*PROBLEM DESCRIPTION*:
Repeat exactly each line of the data provided below.

*DATA PROVIDED*:
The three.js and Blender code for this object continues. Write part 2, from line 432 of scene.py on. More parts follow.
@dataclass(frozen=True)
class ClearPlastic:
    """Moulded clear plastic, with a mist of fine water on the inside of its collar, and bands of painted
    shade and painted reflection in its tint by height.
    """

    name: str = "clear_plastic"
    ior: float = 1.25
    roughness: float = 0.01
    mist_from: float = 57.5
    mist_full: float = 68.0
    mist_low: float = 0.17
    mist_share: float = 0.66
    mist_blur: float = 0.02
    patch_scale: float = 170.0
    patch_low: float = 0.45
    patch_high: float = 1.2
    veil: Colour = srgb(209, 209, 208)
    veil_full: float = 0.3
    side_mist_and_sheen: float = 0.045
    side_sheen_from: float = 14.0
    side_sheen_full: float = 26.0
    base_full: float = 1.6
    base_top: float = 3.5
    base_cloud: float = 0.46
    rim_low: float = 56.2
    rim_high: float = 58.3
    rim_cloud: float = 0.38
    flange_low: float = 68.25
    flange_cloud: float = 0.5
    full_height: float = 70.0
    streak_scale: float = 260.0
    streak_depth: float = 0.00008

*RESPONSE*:
The three.js and Blender code for this object continues. Write part 2, from line 432 of scene.py on. More parts follow.
@dataclass(frozen=True)
class ClearPlastic:
    """Moulded clear plastic, with a mist of fine water on the inside of its collar, and bands of painted
    shade and painted reflection in its tint by height.
    """

    name: str = "clear_plastic"
    ior: float = 1.25
    roughness: float = 0.01
    mist_from: float = 57.5
    mist_full: float = 68.0
    mist_low: float = 0.17
    mist_share: float = 0.66
    mist_blur: float = 0.02
    patch_scale: float = 170.0
    patch_low: float = 0.45
    patch_high: float = 1.2
    veil: Colour = srgb(209, 209, 208)
    veil_full: float = 0.3
    side_mist_and_sheen: float = 0.045
    side_sheen_from: float = 14.0
    side_sheen_full: float = 26.0
    base_full: float = 1.6
    base_top: float = 3.5
    base_cloud: float = 0.46
    rim_low: float = 56.2
    rim_high: float = 58.3
    rim_cloud: float = 0.38
    flange_low: float = 68.25
    flange_cloud: float = 0.5
    full_height: float = 70.0
    streak_scale: float = 260.0
    streak_depth: float = 0.00008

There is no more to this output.